▶ **Task prompt**
In the entries below, find every line holding the string "caption" and collect it.

▶ **Given data**

** begin **

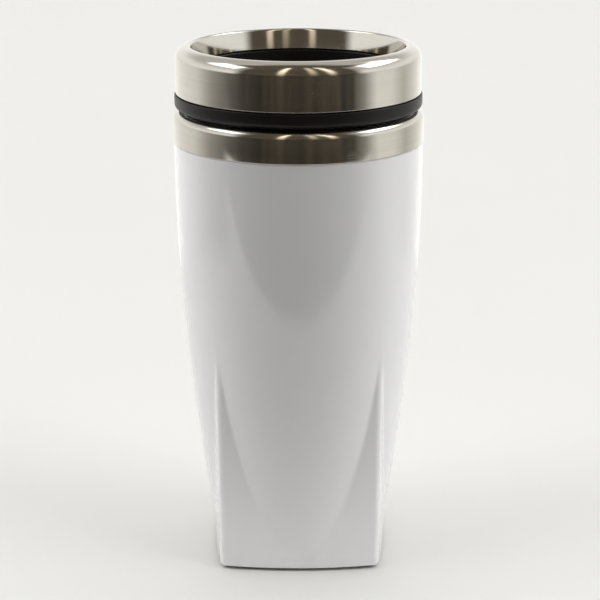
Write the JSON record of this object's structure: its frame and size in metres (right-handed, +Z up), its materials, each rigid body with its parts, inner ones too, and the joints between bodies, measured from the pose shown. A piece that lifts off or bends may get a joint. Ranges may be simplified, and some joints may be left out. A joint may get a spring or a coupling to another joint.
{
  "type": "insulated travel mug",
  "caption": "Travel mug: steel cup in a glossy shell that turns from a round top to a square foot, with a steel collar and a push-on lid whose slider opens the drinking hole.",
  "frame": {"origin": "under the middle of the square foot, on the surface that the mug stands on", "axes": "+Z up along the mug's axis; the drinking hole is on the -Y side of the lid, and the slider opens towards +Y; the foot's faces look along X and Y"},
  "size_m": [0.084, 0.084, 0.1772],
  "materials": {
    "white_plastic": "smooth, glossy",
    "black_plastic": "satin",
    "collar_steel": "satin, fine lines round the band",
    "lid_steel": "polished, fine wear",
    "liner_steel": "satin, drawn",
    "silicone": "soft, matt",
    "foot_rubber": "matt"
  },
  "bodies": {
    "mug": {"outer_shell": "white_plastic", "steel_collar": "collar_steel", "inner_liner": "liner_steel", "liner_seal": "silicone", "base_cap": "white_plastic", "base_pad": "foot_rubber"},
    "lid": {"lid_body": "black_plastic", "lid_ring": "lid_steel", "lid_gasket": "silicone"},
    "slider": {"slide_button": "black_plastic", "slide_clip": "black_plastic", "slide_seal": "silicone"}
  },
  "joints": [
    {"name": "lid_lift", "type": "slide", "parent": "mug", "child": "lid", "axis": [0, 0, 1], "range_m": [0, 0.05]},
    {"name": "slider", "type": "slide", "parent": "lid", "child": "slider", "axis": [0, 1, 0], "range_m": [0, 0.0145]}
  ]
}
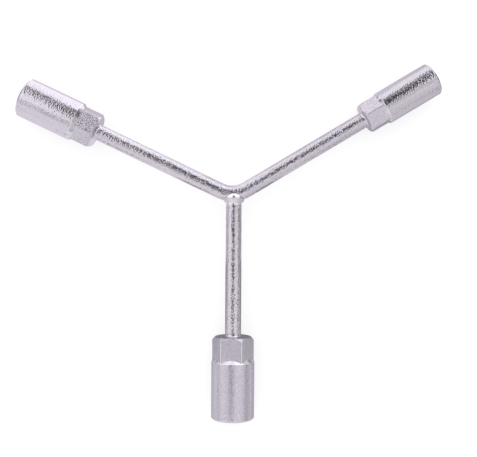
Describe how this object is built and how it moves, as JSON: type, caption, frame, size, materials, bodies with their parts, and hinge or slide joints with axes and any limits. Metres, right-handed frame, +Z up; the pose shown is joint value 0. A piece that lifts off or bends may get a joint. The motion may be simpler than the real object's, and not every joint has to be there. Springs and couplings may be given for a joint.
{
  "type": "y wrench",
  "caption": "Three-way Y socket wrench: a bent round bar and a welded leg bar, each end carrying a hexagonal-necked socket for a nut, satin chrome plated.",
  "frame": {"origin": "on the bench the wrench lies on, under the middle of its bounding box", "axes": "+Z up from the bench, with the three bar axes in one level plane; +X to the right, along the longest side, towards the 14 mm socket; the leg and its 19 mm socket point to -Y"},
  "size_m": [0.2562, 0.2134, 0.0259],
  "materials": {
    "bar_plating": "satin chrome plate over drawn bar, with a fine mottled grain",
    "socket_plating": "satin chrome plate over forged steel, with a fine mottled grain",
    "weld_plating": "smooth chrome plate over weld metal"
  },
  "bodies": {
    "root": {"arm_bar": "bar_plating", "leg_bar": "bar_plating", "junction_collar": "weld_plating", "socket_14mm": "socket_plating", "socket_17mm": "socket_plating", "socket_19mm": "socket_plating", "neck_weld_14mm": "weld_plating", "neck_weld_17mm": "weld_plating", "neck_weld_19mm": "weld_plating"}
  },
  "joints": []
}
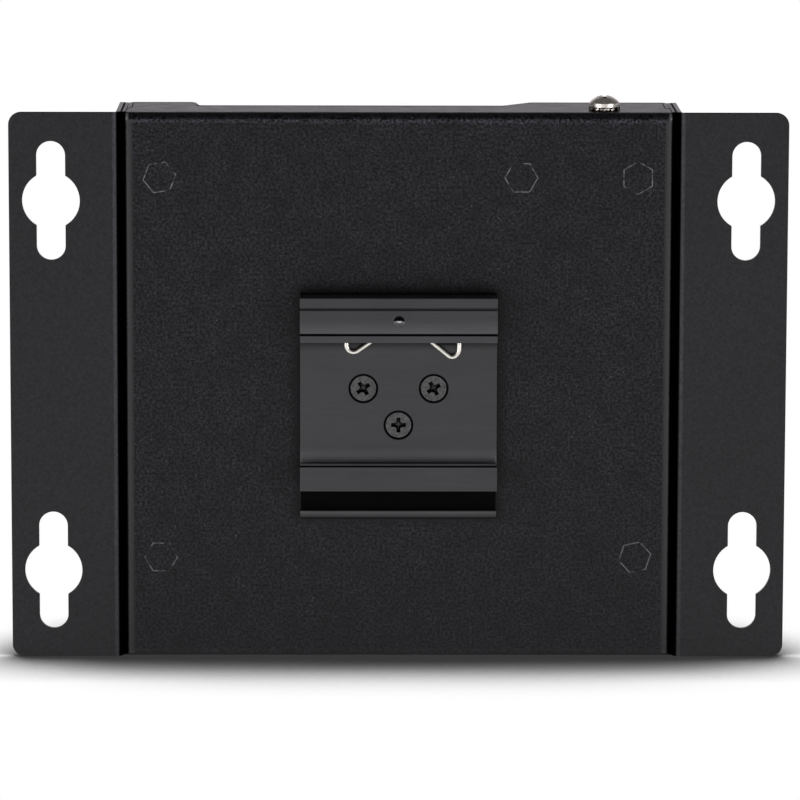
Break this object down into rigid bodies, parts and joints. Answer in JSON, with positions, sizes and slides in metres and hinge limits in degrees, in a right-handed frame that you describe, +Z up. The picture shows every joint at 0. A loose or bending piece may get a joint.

** end **

▶ **Answer to this exercise**
  "caption": "Travel mug: steel cup in a glossy shell that turns from a round top to a square foot, with a steel collar and a push-on lid whose slider opens the drinking hole.",
Describe how this object is built and how it moves, as JSON: type, caption, frame, size, materials, bodies with their parts, and hinge or slide joints with axes and any limits. Metres, right-handed frame, +Z up; the pose shown is joint value 0. A piece that lifts off or bends may get a joint. The motion may be simpler than the real object's, and not every joint has to be there. Springs and couplings may be given for a joint.
  "caption": "Three-way Y socket wrench: a bent round bar and a welded leg bar, each end carrying a hexagonal-necked socket for a nut, satin chrome plated.",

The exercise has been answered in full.